Confusion Over Roles, Rights, and Responsibilities

The sudden visibility of immigration officers at domestic security checkpoints is raising new questions about what travelers may be asked, and what they are required to answer, while they shuffle through security lanes. Advocacy organizations and legal experts quoted in recent coverage stress that TSA’s core mission is aviation security screening, not immigration enforcement, and that those functions carry different legal authorities and constraints.

Publicly available documents on past DHS operations indicate that agency watchdogs have previously urged clearer boundaries between components such as TSA, Customs and Border Protection, and Immigration and Customs Enforcement at transportation hubs. Those concerns are resurfacing as images circulate of officers in tactical gear standing within sight of families, students, and business travelers simply trying to clear security.

For international arrivals, the shutdown-triggered strains come on top of routine passport control and customs inspections. Travel reports describe longer lines at immigration counters in some gateways, alongside the partial suspension of programs such as Global Entry interviews and some TSA PreCheck enrollments. That combination is further eroding the once-predictable advantage enjoyed by preapproved low-risk travelers who built their itineraries around expedited clearance.

Airports and airlines, bound by federal security requirements but largely shut out of the underlying political dispute, are left trying to reassure passengers with real-time alerts and wait-time dashboards that may themselves be out of date. In several cases, publicly available information shows that TSA has acknowledged it is not actively managing some of its online communications during the shutdown, adding another layer of uncertainty for travelers trying to plan their arrival times.

Risk of Wider Flight Disruptions Grows

While the most visible impact of the shutdown has focused on security lines, transportation officials have also begun to warn of broader disruptions if the stalemate continues. Recent coverage citing the US transportation secretary notes that small and regional airports could be forced to curtail operations or close security checkpoints altogether if enough TSA officers stop reporting to work.

Any closures or capacity cuts at those airports would come on top of earlier warnings from the Federal Aviation Administration about pressure on air traffic control staffing and training. Aviation analysts point to the experience of previous shutdowns, when even limited reductions in controllers or inspectors forced ground stops at major hubs and contributed to cascading delays nationwide.

For now, most major US airports remain open, and many travelers are still clearing security in under an hour during off-peak periods. But the spread of immigration officers into checkpoint areas, combined with unstable TSA staffing and record passenger volumes, has created a fragile system in which conditions can deteriorate quickly with little warning.

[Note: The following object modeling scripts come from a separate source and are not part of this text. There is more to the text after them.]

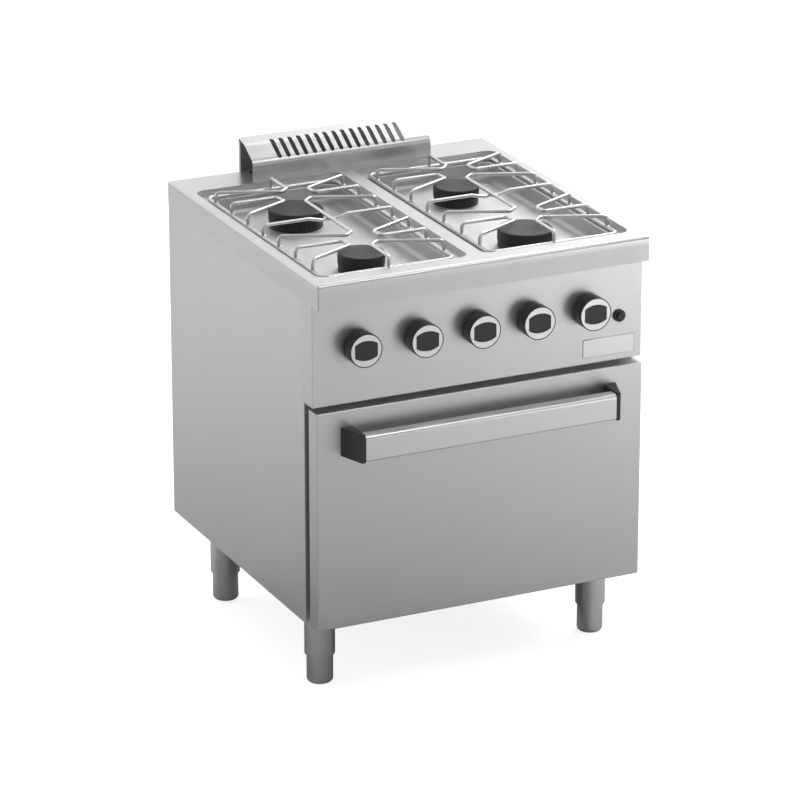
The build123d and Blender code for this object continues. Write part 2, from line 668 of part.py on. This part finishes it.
def pan_support(hub_x):
    front_hub, rear_hub = burner_rows
    with BuildPart() as support:
        for hub_y in burner_rows:
            for turn in (-1, 1):
                hairpin(hub_x, hub_y, (turn * ring_x, 0), (turn * straight_in, 0),
                        (turn * 38, turn * diagonal_in), (turn * ring_x, turn * diagonal_out))
        for hub_y, turn in ((front_hub, -1), (rear_hub, 1)):
            hairpin(hub_x, hub_y, (0, turn * ring_y), (0, turn * cross_in),
                    (-turn * cross_in_side, turn * diagonal_in), (-turn * ring_x, turn * diagonal_out))
        ends = front_hub + cross_in, rear_hub - cross_in
        inner = front_hub + diagonal_in, rear_hub - diagonal_in
        outer = front_hub + diagonal_out, rear_hub - diagonal_out
        link = [(hub_x - ring_x, at(outer[0]), ring_z), (hub_x - ring_x, at(outer[0]), rod_z),
                (hub_x - cross_in_side, at(inner[0]), rod_z), (hub_x, at(ends[0]), rod_z),
                (hub_x, at(ends[1]), rod_z), (hub_x + cross_in_side, at(inner[1]), rod_z),
                (hub_x + ring_x, at(outer[1]), rod_z), (hub_x + ring_x, at(outer[1]), ring_z)]
        with BuildLine() as path:
            FilletPolyline(*link, radius=finger_bend)
        with BuildSketch(Plane(link[0], z_dir=(0, 0, 1))) as section:
            Circle(rod_r)
        sweep(section.sketch, path=path.line)
        ring_w, ring_d = 2 * ring_x, rear_hub - front_hub + 2 * ring_y
        middle = at((front_hub + rear_hub) / 2)
        with BuildLine() as mid_path:
            FilletPolyline(
                (hub_x - ring_x, middle, ring_z),
                (hub_x - ring_x, middle, rod_z),
                (hub_x - dip_out, middle, rod_z),
                (hub_x - dip_in, middle, rod_z - mid_dip),
                (hub_x + dip_in, middle, rod_z - mid_dip),
                (hub_x + dip_out, middle, rod_z),
                (hub_x + ring_x, middle, rod_z),
                (hub_x + ring_x, middle, ring_z),
                radius=finger_bend,
            )
        with BuildSketch(Plane((hub_x - ring_x, middle, ring_z), z_dir=(0, 0, 1))) as section:
            Circle(mid_rod_r)
        sweep(section.sketch, path=mid_path.line)
        with BuildSketch(Plane.XY.offset(ring_z), mode=Mode.PRIVATE) as outline:
            with Locations((hub_x, middle)):
                RectangleRounded(ring_w, ring_d, 14)
        ring_path = outline.sketch.face().outer_wire()
        with BuildSketch(Plane(ring_path @ 0, z_dir=ring_path % 0)) as section:
            Circle(ring_r)
        sweep(section.sketch, path=ring_path)
    return support


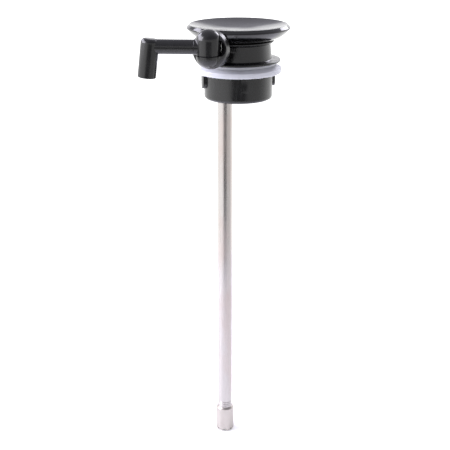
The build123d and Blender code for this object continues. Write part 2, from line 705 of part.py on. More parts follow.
PIECES = (
    pump_housing,
    retaining_ring,
    neck_gasket,
    neck_collar,
    collar_screws,
    bellows_seat,
    delivery_flap,
    flap_rivet,
    bellows_clamp,
    bellows,
    return_spring,
    outlet_elbow,
    elbow_seal,
    tube_seal,
    riser_tube,
    foot_fitting,
    foot_valve_seat,
    foot_valve_ball,
    foot_valve_pin,
    push_plate,
    guide_skirt,
    plate_screws,
    bellows_disc,
    intake_flap,
    outlet_hub,
    swivel_seals,
    hood_clip,
    swivel_hood,
    spout_arm,
    spout_outlet,
    outlet_liner,
    lock_slider,
)

os.makedirs("parts", exist_ok=True)
for piece in PIECES:
    export_step(piece(), f"parts/{piece.__name__}.step")
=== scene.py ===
"""A push-plate pump head for a vacuum flask, dressed for a studio view.

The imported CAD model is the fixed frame. Each sub-assembly below is a class that
takes its sizes from the frame's nodes and builds finer meshes for what shows.
Outlines are in millimetres, and meshes are in metres.
"""

import logging
import math
from collections.abc import Callable, Iterable, Sequence
from dataclasses import dataclass, field
from enum import Enum

import bmesh
import bpy
from mathutils import Matrix, Vector, noise


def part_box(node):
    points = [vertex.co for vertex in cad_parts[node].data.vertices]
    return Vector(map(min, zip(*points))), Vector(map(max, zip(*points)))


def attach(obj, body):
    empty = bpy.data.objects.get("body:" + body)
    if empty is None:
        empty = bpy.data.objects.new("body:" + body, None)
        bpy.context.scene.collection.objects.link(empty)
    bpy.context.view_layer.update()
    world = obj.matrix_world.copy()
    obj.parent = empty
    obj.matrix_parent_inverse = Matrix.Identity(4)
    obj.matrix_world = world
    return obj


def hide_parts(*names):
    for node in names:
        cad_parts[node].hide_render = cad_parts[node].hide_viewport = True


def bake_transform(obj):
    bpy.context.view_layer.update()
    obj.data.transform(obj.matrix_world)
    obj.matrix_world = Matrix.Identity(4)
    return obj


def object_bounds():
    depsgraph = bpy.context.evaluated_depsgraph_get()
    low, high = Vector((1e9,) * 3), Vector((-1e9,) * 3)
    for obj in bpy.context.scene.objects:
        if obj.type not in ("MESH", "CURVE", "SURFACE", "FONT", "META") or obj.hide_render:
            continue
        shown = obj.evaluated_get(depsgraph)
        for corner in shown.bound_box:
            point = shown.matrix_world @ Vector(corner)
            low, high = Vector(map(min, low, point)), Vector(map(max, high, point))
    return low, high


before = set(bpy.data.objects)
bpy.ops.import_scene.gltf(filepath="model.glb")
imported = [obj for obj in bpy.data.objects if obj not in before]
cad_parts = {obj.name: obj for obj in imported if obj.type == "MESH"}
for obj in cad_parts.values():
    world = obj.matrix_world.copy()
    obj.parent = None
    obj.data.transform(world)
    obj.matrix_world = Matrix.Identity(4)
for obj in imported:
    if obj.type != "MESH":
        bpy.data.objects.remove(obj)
CAD_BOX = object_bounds()

MM = 0.001
AXIS_REACH = 1e-4
SHARP = math.radians(38)
log = logging.getLogger("pump_head")

Point = tuple[float, float]


class Join(Enum):
    """How a second solid is combined with the first."""

    ADD = "UNION"
    CUT = "DIFFERENCE"
    KEEP_SHARED = "INTERSECT"


class Slot(Enum):
    """The record's material slots."""

    BODY = "body_black"
    GASKET = "gasket_white"
    TUBE = "steel_tube"
    FOOT = "steel_foot"
    SMALL_STEEL = "steel_small"
    SOFT_RUBBER = "rubber_soft"


class Body(Enum):
    """The frame's bodies."""

    BASE = "pump_base"
    PLUNGER = "plunger"
    SPOUT = "spout"
    LOCK = "lock"


# ---------------------------------------------------------------- measures


@dataclass(frozen=True)
class Span:
    """A CAD node's box at rest, in millimetres."""

    low: Vector
    high: Vector

    @classmethod
    def of(cls, node: str) -> "Span":
        """Reads a node's box from the frame.

        Args:
            node: The CAD node's name.

        Returns:
            Its lowest and highest corner.
        """
        low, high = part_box(node)
        return cls(low / MM, high / MM)

    @property
    def radius(self) -> float:
        """Half the width along X."""
        return (self.high.x - self.low.x) / 2

    @property
    def middle(self) -> Vector:
        """The box's centre."""
        return (self.low + self.high) / 2


@dataclass(frozen=True)
class Corner:
    """One corner of an outline, with the radius that rounds it."""

    reach: float
    height: float
    rounding: float = 0.0


def traced(corners: Sequence[Corner], steps: int = 7) -> list[Point]:
    """Follows a closed outline and rounds its corners with arcs.

    Args:
        corners: The outline's corners in order.
        steps: Stretches in each rounded corner.

    Returns:
        Points of the closed outline.
    """
    points: list[Point] = []
    count = len(corners)
    for index, corner in enumerate(corners):
        here = Vector((corner.reach, corner.height))
        before = Vector((corners[index - 1].reach, corners[index - 1].height))
        after = Vector((corners[(index + 1) % count].reach, corners[(index + 1) % count].height))
        back = before - here
        ahead = after - here
        if corner.rounding <= 0 or back.length < 1e-6 or ahead.length < 1e-6:
            points.append((here.x, here.y))
            continue
        half = back.angle(ahead) / 2
        if half > math.radians(89):
            points.append((here.x, here.y))
            continue
        reach = min(corner.rounding / math.tan(half), 0.48 * back.length, 0.48 * ahead.length)
        radius = reach * math.tan(half)
        centre = here + (back.normalized() + ahead.normalized()).normalized() * (radius / math.sin(half))
        first = here + back.normalized() * reach - centre
        last = here + ahead.normalized() * reach - centre
        sweep = math.pi - 2 * half
        turn = 1 if first.x * last.y - first.y * last.x > 0 else -1
        for step in range(steps + 1):
            angle = turn * sweep * step / steps
            spot = centre + Vector(
                (
                    first.x * math.cos(angle) - first.y * math.sin(angle),
                    first.x * math.sin(angle) + first.y * math.cos(angle),
                )
            )
            points.append((spot.x, spot.y))
    return points


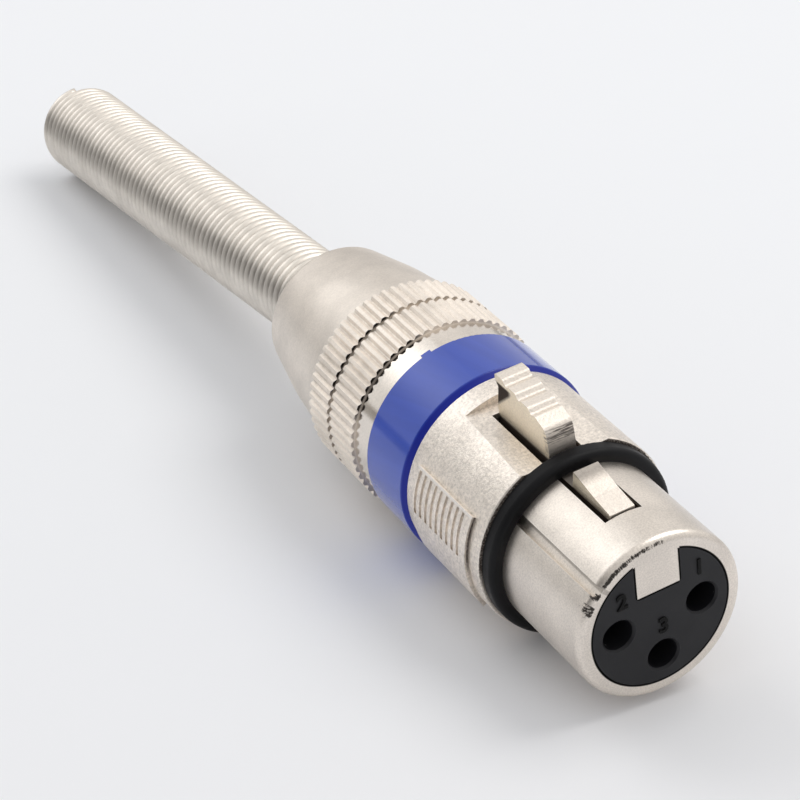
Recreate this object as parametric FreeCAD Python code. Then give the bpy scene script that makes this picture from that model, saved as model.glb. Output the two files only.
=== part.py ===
import FreeCAD, Part

import math
import os

os.makedirs("parts", exist_ok=True)
V = FreeCAD.Vector

# Three-pole cable socket with a sprung latch, a coding ring and a wound spring tail.
# Origin: centre of the mating face. +Y runs back along the body to the tail, +Z goes up
# through the latch, and +X is on the right of somebody who looks at the mating face.
# All sizes are in millimetres, and angles about the body are taken from +Z towards +X.

# Nose
NOSE_R = 8.05
NOSE_LENGTH = 12.0
NOSE_EDGE_ROUND = 0.8
NOSE_WALL = 1.4
KEYWAY_ANGLE = -46.5
KEYWAY_WIDTH = 1.0
KEYWAY_DEPTH = 0.6
WINDOW_FRONT = 4.64
WINDOW_HALF = 1.8
WINDOW_DEPTH = 2.25

# Key tongue in the mating face
TONGUE_HALF = 2.2
TONGUE_FLOOR = 2.75
TONGUE_LENGTH = 3.2
TONGUE_ROUND = 0.45

# Sealing ring on the shoulder
SEAL_WIDTH = 1.6
SEAL_DROP = 0.3
SEAL_FRONT_ROUND = 0.6
SEAL_REAR_ROUND = 0.15

# Body of the front shell, and the threaded tube behind it
SHOULDER_RISE = 1.45
BODY_LENGTH = 12.5
BODY_EDGE = 0.2
BORE_STEP = 0.9
TUBE_DROP = 0.9
TUBE_WALL = 1.2
TUBE_LENGTH = 14.9
TUBE_CHAMFER = 0.5

# Flat round the lever, and the slot that the lever moves in
FLAT_DEPTH_FRONT = 1.1
FLAT_DEPTH_REAR = 0.85
FLAT_LENGTH = 10.15
SLOT_HALF = 2.0
SLOT_LENGTH = 8.8

# Grip pads on both sides
PAD_RISE = 0.35
PAD_FRONT = 1.8
PAD_LENGTH = 9.4
PAD_REAR_ROUND = 0.3
PAD_TOP_ANGLE = 60.0
PAD_SWEEP = 60.0
PAD_RIGHT_LOWER = 16.0
GROOVE_COUNT = 9
GROOVE_PITCH = 0.925
GROOVE_WIDTH = 0.42
GROOVE_DEPTH = 0.18
GROOVE_FIRST = 1.05
GROOVE_TOP_GAP = 1.6
GROOVE_SWEEP = 25.0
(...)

Travel industry groups and tourism organizations are tracking the situation closely, noting that prolonged instability at airports can discourage discretionary trips, undermine international visitor confidence, and shift bookings away from the United States. With no clear timeline for resolving the shutdown, the prospect of an extended season of delays, diversions, and frayed tempers now looms over the spring and summer travel calendar.